Il gay pride a Roma
Gay pride, che errore sarebbe per Meloni e Salvini non salire sul carro della manifestazione dei diritti Lgbtq+
Non prendere parte alla manifestazione che celebra i diritti Lgbtq+ equivale a lanciare il messaggio di non condividere quei diritti
Editoriali - di Fulvio Abbate
L’assenza dei titolari dell’attuale governo di centrodestra-destra al gay pride romano di sabato scorso era stridente, forse perfino incomprensibile. Volendo, ingiustificabile. Per gli assenti stessi. Imperdonabile. E non sembri il nostro un paradosso, una provocazione. Non scorgere lì Giorgia Meloni, Matteo Salvini e, già che ci siamo, il centrista Antonio Tajani, è cosa vistosa, costringe quasi a ritenere che abbiano una concezione dell’esistente umano decisamente parziale. Quindi dell’intero vivente, per tacere sugli essenziali diritti civili di cittadinanza e tolleranza in senso ampio. Direbbe lo psicoanalista Jacques Lacan, del “desiderante”. Che tutti tocca e comprende.

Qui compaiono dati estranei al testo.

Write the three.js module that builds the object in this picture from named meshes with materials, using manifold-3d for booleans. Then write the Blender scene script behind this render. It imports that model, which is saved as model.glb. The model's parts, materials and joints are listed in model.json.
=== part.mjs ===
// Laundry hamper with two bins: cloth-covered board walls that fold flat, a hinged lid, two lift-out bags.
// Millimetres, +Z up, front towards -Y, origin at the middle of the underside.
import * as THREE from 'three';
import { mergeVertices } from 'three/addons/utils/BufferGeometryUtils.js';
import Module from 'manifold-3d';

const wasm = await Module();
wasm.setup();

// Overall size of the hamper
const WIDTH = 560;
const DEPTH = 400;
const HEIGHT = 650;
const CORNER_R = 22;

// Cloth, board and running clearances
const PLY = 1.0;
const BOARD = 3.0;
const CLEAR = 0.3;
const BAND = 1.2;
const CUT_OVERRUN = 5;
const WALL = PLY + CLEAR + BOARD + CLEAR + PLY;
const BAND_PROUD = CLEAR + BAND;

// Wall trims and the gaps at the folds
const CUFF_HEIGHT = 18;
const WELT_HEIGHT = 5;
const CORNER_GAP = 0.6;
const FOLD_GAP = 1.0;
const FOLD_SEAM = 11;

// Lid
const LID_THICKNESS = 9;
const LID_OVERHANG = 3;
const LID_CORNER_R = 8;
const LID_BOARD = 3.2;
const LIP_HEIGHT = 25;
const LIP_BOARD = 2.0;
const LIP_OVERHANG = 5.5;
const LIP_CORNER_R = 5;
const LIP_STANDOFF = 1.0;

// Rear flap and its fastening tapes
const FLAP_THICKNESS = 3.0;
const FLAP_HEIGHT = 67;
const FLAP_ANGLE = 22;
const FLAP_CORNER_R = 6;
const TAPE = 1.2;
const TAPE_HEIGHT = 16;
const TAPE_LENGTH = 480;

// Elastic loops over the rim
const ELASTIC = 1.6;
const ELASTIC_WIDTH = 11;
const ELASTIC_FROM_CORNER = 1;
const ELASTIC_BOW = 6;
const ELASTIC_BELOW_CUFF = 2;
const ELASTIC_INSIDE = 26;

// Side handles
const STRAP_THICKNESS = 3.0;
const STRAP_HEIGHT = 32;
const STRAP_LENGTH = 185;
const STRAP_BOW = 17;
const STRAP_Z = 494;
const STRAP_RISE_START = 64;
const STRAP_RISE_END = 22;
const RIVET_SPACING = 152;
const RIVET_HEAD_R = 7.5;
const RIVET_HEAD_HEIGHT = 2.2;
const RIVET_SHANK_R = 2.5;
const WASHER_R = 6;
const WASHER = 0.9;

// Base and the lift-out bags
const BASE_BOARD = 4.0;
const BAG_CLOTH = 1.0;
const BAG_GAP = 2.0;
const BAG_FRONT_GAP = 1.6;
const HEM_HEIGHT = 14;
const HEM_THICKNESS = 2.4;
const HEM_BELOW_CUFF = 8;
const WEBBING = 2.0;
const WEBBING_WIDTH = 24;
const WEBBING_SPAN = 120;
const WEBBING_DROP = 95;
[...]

Incomprensibile che abbiano lasciato posto e ghirlande arcobaleno dell’immaginifica Polinesia LGBTQI+, ossia dei diritti, in un’occasione di gioia, perfino semplicemente diportistica, festiva, ludica, lassù sul sound system, unicamente alla segretaria Pd Elly Schlein, a Riccardo Magi, ad Alessandro Zan, al sindaco Gualtieri, alla cantante e al microfono di Annalisa, madrina dell’evento. A Roma, in piazza della Repubblica, altrettanto sfavillava un cartello rosso innalzato da Bobo Craxi, risposta socialista e libertaria a chi reputi che il sesso debba essere regolato dal concetto di “normalità”. Perché suggerire al mondo e soprattutto a se stessi un tale bisogno di autoesclusione? C’è la festa più bella e vitale del momento e tu scegli di non partecipare? Verrebbe da chiedere così agli assenti.

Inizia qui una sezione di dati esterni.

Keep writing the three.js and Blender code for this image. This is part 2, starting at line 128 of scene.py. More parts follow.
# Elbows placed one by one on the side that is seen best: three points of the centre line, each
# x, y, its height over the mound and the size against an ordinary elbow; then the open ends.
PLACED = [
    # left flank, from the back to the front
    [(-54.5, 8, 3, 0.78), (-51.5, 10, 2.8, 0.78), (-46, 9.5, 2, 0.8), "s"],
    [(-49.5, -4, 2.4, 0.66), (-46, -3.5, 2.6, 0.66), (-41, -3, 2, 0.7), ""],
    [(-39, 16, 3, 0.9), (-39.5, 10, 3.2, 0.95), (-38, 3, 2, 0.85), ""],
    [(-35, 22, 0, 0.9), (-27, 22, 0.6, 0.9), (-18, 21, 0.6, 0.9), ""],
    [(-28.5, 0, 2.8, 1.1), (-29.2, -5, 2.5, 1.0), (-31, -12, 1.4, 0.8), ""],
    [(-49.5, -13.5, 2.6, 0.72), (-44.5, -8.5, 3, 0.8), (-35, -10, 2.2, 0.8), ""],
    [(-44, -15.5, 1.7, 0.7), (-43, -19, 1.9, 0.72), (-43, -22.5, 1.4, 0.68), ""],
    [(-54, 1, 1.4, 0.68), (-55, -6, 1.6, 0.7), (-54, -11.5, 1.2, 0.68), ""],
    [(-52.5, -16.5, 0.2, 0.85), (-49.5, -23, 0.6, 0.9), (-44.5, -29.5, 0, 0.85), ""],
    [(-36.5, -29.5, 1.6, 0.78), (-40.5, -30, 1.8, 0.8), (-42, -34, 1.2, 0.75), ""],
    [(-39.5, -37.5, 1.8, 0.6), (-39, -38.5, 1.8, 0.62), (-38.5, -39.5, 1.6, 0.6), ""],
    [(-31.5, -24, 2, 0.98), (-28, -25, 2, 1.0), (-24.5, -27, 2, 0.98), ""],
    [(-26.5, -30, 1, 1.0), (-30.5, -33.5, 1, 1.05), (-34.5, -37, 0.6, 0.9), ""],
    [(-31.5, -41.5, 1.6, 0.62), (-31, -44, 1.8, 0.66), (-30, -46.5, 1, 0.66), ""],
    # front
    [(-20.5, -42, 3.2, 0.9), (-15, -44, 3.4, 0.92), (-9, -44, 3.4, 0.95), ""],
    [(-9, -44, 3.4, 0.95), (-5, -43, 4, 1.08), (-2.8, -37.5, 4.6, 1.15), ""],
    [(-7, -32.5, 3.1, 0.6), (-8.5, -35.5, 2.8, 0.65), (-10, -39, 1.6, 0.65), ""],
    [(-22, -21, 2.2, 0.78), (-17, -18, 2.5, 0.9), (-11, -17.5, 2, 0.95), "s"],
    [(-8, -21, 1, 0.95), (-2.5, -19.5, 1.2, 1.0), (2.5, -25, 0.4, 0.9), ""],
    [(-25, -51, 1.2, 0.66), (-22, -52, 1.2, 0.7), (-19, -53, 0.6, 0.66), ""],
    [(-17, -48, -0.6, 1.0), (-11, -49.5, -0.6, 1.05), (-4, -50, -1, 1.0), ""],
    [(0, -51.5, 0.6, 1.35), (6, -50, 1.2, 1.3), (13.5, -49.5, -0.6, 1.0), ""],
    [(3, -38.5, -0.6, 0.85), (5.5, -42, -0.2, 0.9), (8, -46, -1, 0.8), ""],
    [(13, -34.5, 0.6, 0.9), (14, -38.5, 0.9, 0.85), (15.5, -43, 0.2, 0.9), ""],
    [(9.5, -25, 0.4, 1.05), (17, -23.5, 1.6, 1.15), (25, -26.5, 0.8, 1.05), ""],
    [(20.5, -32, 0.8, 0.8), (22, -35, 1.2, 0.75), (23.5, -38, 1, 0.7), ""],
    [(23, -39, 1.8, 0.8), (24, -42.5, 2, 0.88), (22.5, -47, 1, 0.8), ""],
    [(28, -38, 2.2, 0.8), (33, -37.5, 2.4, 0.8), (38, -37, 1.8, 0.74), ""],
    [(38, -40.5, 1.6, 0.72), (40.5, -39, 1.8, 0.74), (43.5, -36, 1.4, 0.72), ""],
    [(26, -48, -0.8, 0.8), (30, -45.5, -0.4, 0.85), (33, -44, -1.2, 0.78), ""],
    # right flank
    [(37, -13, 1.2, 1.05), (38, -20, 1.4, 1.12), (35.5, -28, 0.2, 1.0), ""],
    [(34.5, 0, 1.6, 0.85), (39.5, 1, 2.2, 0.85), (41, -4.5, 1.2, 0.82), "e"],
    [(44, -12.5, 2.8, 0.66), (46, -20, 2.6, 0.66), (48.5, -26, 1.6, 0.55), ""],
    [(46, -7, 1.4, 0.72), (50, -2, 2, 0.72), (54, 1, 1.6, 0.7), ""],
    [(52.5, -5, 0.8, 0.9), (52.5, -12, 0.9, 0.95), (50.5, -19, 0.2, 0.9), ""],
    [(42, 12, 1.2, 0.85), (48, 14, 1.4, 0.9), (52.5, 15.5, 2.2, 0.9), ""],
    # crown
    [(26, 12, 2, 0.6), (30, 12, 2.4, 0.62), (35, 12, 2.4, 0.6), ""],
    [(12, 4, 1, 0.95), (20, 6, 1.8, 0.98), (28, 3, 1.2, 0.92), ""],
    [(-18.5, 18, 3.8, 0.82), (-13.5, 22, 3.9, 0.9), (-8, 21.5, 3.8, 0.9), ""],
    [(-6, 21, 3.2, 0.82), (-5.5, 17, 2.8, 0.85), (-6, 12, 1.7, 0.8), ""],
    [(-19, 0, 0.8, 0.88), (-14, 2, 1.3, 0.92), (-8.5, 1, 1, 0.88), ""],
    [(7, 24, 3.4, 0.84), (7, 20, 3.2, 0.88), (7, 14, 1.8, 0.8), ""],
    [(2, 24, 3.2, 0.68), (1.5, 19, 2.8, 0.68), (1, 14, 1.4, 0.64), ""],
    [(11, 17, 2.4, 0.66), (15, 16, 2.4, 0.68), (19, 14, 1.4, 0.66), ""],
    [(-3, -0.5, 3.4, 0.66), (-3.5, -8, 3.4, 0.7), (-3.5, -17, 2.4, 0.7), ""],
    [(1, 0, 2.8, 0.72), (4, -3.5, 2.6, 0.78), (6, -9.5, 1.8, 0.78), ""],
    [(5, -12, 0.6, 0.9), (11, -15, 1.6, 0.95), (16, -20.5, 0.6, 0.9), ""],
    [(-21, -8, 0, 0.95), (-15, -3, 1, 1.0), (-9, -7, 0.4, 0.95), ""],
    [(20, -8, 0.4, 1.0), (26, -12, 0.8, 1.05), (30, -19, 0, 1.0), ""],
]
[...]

Certo, restando alla Meloni qualcuno potrebbe obiettare che, diversamente da Sant’Antonio abate, la prima “ministro” non ha ancora conquistato il bene dell’ubiquità, dunque prioritario che restasse al G7 a Borgo Egnazia a ballare la pizzica con i colleghi stranieri. Né si dica che la pizzica sia un ballo implicitamente in difesa della famiglia cattolica, destinato così a opporsi alla techno del gay pride. Non vorremmo pensare che, in cuor nero suo, “solo Giorgia” custodisca il medesimo inquietante “candore” che animava Mussolini in tema di “frocitudine”. Si racconta infatti che, a suo tempo, solerti funzionari della buon costume in panno d’orbace, giunsero a Palazzo Venezia per supplicare, rivolti proprio al loro duce, di inasprire le pene per il reato di omosessualità (“pederastia”, veniva impropriamente pronunciato allora!) ricevendo come in tutta risposta che non fossero necessarie leggi repressive ulteriori poiché, parole testuali: “In Italia non ci sono omosessuali!”.
Ormai perfino Alessandra Mussolini ha fatto loro notare che l’amore “non deve conoscere barriere”. Detto da chi può vantare nel proprio trascorso carnet di viaggio un’invettiva ormai abiurata: “Meglio fascista che frocio”, è davvero un liberi tutti. Quanto a Matteo Salvini, sebbene uomo dalla gestualità barocca da pignolo tributarista, lo avremmo reputato attitudinalmente perfetto, insieme alla longilinea compagna Francesca Verdini, sul carro scoperto del Pride; certo, qualcuno, indispettito dalle sue uscite iniziali, lo avrebbe fischiato, insultato per la contiguità con il generale in vestaglia Vannacci ancora attestato sulla linea del bagnasciuga di una presunta “normalità” sessuale. Alla fine però gli stessi ne avrebbero comunque apprezzato l’atterraggio nel mondo reale: Canossa davanti al già citato “istinto desiderante” lacaniano.
Resta da immaginare infine Antonio Tajani, collo da sempre rigido sotto il colletto “taglio francese”, nessuno gli avrebbe comunque imposto di ballare sulle note di Emma Marrone rinunciando al tratto da generone romano ministeriale con vista sul Bar “Ciampini”. D’altronde, non è forse vero che il compianto Berlusconi, già suo principale in Forza Italia, riteneva che, tra tutti i complimenti ricevuti, il più bello lo aveva ricevuto un giorno in strada, ossia: “Silvio, sei davvero una bella figa!”? Si sappia che Vladimir Luxuria è al lavoro militante per portare nel 2027 l’Europride in Italia. Meloni e Salvini hanno due anni di tempo e riflessione per riparare al torto della recente, irricevibile, assenza.